OPINIÃO

Analogias

Por Fraga / Publicado em 23 de março de 2023

Ilustração: Rafael Sica

Ilustração: Rafael Sica

Quando leio ou ouço a expressão “análogo ao trabalho escravo”, sinto algo análogo à impaciência, para não dizer irritação. Analogias

Como que os veículos de comunicação (análogos a jornais, rádios e tevês) têm o desplante de não falar aberta e claramente em trabalho escravo? Não existe trabalho análogo à escravidão: o que existe é tão somente escravidão.

Sempre que alguém se vale da expressão “análogo ao trabalho escravo” para denunciar ou reportar casos evidentemente escravagistas (sem os mínimos direitos trabalhistas e com os agravantes dos maus-tratos e até da tortura), esse alguém está amaciando, amenizando e amortecendo a percepção desses casos.

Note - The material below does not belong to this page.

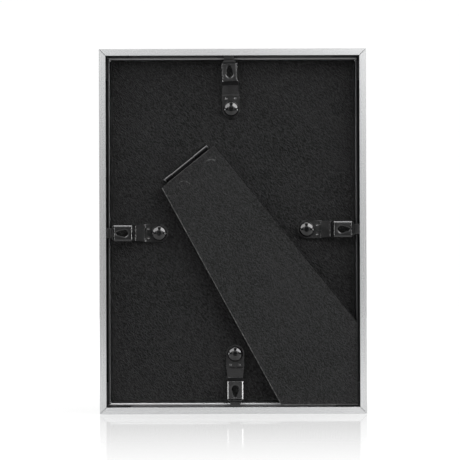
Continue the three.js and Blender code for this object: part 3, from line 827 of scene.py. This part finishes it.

Porque análogo não quer dizer igual: significa, no máximo, parecido. E essa parecença subverte o entendimento, pois retira o rigor da avaliação, diminui o impacto da natureza real. E a opinião pública passa a aceitar o análogo como algo menos duro, menos cruel, que machuca menos o ser humano, logo, soa menos desumano. Que é quase o mesmo que humanizar um pouco o que é doloroso. Como, por exemplo, a escravidão.

Assim, análogo a trabalho braçal parece que nem prejudica os braços; análogo ao suor meio que refresca a pele, né? E assim por diante: análogo ao cansaço jamais deixará antever a exaustão física, como análogo ao sofrimento também pode sugerir apenas um incômodo ou certo desconforto.

E quanto mais casos de trabalho escravo aparecem no Brasil, mais vezes a expressão “análogo ao trabalho escravo” toma conta do noticiário. Sobretudo nas matérias análogas ao jornalismo. E as pessoas análogas a leitores nem notam a diferença entre os análogos a gatos e os análogos a lebres. E daí seguimos todos analogando.

São reduções da linguagem que acabam por normalizar algo anormal, que deveria berrar aos nossos ouvidos e não sussurrar. Porque nesse passo, de analogia em analogia, se chega facilmente ao análogo à fome e à miséria, que então já ecoam mais suportáveis que a própria fome e a própria miséria.

Do mesmo jeito, análogo à democracia não é equiparável à democracia, tal como análogo à ditadura não corresponde exatamente à ditadura. Uma analogia que funcionaria como um creminho para o bolsonarismo. Idem análogo à Justiça, o que é injusto com a instituição e principalmente com os injustiçados deste país.

Como dá pra perceber pela argumentação inconsistente e não fundamentada, este texto ficou análogo a uma crônica.